[Stated goal] Below are records; reproduce exactly the lines from the one that has "0.130, 0.090), 0.42)" through the one that has "cad_parts[member].parent = rigid_bodies[body]", ends included, and nothing more.

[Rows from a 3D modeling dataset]
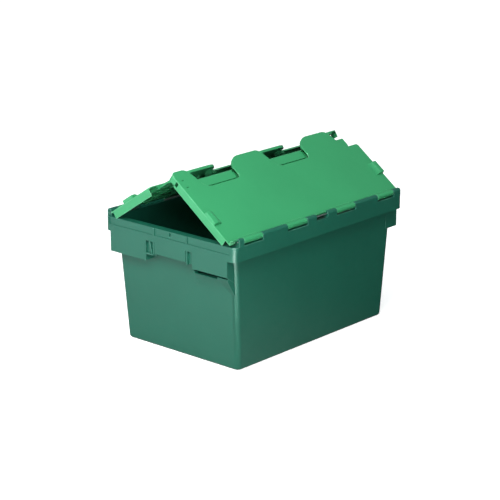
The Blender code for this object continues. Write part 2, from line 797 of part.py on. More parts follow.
def make_rod(name, y, parts, material):
    """Make a straight hinge rod along X."""
    curve = bpy.data.curves.new(name, "CURVE")
    curve.dimensions = "3D"
    curve.bevel_depth = ROD_RADIUS
    curve.bevel_resolution = 2
    curve.use_fill_caps = True
    spline = curve.splines.new("POLY")
    spline.points.add(1)
    half = HALF_LENGTH - ROD_END_INSET
    spline.points[0].co = (-half, 0.0, 0.0, 1.0)
    spline.points[1].co = (half, 0.0, 0.0, 1.0)
    rod = bpy.data.objects.new(name, curve)
    rod.location = (0.0, y, AXIS_Z)
    curve.materials.append(material)
    parts.objects.link(rod)


def main():
    clear_scene()
    parts = new_collection("attached_lid_tote")

    def helpers(name):
        return new_collection(name, hidden=True)

    dark_green = new_material("dark_green_polypropylene", (0.030, 0.130, 0.090), 0.42)
    bright_green = new_material("bright_green_polypropylene", (0.055, 0.390, 0.165), 0.42)
    steel = new_material("galvanised_steel", (0.62, 0.63, 0.64), 0.35, metallic=1.0)
    make_body(parts, helpers, dark_green)
    make_lids(parts, helpers, bright_green)
    make_rod("front_hinge_rod", -AXIS_Y, parts, steel)
    make_rod("back_hinge_rod", AXIS_Y, parts, steel)


main()
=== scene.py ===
"""Looks of the attached lid tote: fine mouldings, plastics, hinge wires and a studio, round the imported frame.

Everything is in metres in the frame's own axes: X along the long sides, Y across, Z up.
The tote looks the same after half a turn about Z, so one end, one long side and one lid are modelled
and turned round for the other.
"""

import json
import math

import bmesh
import bpy
from bpy.props import FloatProperty, FloatVectorProperty, PointerProperty
from mathutils import Matrix, Vector

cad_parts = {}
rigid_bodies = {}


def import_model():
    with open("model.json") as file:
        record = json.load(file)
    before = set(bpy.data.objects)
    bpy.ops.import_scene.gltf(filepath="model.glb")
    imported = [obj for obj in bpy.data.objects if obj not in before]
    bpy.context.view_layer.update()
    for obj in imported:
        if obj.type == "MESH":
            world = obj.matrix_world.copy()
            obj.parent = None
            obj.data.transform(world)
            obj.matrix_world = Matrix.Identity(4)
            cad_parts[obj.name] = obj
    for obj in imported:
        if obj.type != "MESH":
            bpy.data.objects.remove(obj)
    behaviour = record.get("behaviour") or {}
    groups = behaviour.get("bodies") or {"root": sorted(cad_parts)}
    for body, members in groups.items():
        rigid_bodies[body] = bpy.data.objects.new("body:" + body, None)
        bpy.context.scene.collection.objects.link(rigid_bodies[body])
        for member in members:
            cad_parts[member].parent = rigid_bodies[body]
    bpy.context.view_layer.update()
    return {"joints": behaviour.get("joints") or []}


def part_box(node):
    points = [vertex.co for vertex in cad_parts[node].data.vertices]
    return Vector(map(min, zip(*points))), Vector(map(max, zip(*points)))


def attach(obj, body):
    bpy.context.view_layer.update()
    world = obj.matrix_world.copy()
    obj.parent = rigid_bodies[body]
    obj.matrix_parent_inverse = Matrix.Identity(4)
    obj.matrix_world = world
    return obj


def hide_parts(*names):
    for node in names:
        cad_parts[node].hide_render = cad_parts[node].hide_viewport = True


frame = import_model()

bl_info = {
    "name": "Attached lid tote",
    "version": (1, 0, 0),
    "blender": (4, 5, 0),
    "location": "View3D > Sidebar > Tote",
    "description": "Builds the mouldings, hinge wires, plastics and studio of an attached lid tote",
    "category": "Add Mesh",
}

BODY_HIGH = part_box("container_body")[1]
HALF_LENGTH = BODY_HIGH.x
HALF_WIDTH = BODY_HIGH.y
JOINTS = {joint["name"]: joint for joint in frame["joints"]}
AXIS_Y = -JOINTS["front_lid_hinge"]["pos_m"][1]
AXIS_Z = JOINTS["front_lid_hinge"]["pos_m"][2]
FRONT_ANGLE = math.radians(-JOINTS["front_lid_hinge"]["range_deg"][0])
BACK_ANGLE = math.radians(-JOINTS["back_lid_hinge"]["range_deg"][0])

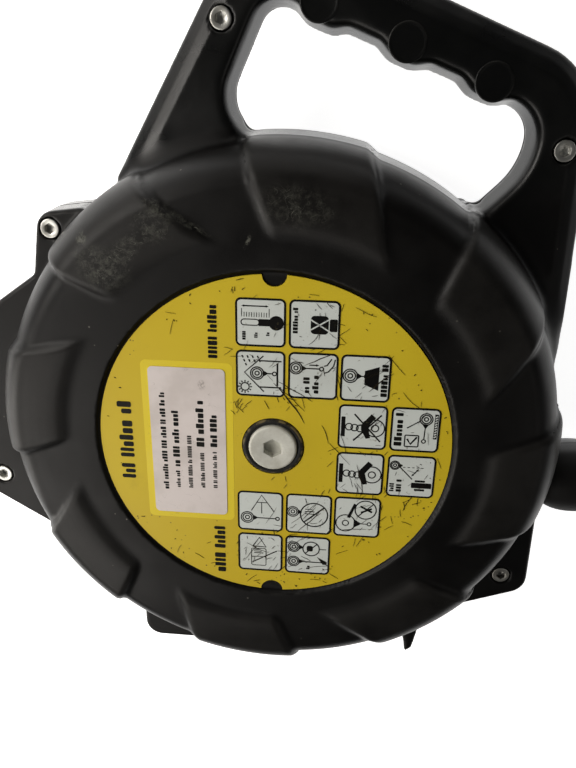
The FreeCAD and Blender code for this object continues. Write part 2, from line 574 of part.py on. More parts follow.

[Output for this exercise]
    dark_green = new_material("dark_green_polypropylene", (0.030, 0.130, 0.090), 0.42)
    bright_green = new_material("bright_green_polypropylene", (0.055, 0.390, 0.165), 0.42)
    steel = new_material("galvanised_steel", (0.62, 0.63, 0.64), 0.35, metallic=1.0)
    make_body(parts, helpers, dark_green)
    make_lids(parts, helpers, bright_green)
    make_rod("front_hinge_rod", -AXIS_Y, parts, steel)
    make_rod("back_hinge_rod", AXIS_Y, parts, steel)


main()
=== scene.py ===
"""Looks of the attached lid tote: fine mouldings, plastics, hinge wires and a studio, round the imported frame.

Everything is in metres in the frame's own axes: X along the long sides, Y across, Z up.
The tote looks the same after half a turn about Z, so one end, one long side and one lid are modelled
and turned round for the other.
"""

import json
import math

import bmesh
import bpy
from bpy.props import FloatProperty, FloatVectorProperty, PointerProperty
from mathutils import Matrix, Vector

cad_parts = {}
rigid_bodies = {}


def import_model():
    with open("model.json") as file:
        record = json.load(file)
    before = set(bpy.data.objects)
    bpy.ops.import_scene.gltf(filepath="model.glb")
    imported = [obj for obj in bpy.data.objects if obj not in before]
    bpy.context.view_layer.update()
    for obj in imported:
        if obj.type == "MESH":
            world = obj.matrix_world.copy()
            obj.parent = None
            obj.data.transform(world)
            obj.matrix_world = Matrix.Identity(4)
            cad_parts[obj.name] = obj
    for obj in imported:
        if obj.type != "MESH":
            bpy.data.objects.remove(obj)
    behaviour = record.get("behaviour") or {}
    groups = behaviour.get("bodies") or {"root": sorted(cad_parts)}
    for body, members in groups.items():
        rigid_bodies[body] = bpy.data.objects.new("body:" + body, None)
        bpy.context.scene.collection.objects.link(rigid_bodies[body])
        for member in members:
            cad_parts[member].parent = rigid_bodies[body]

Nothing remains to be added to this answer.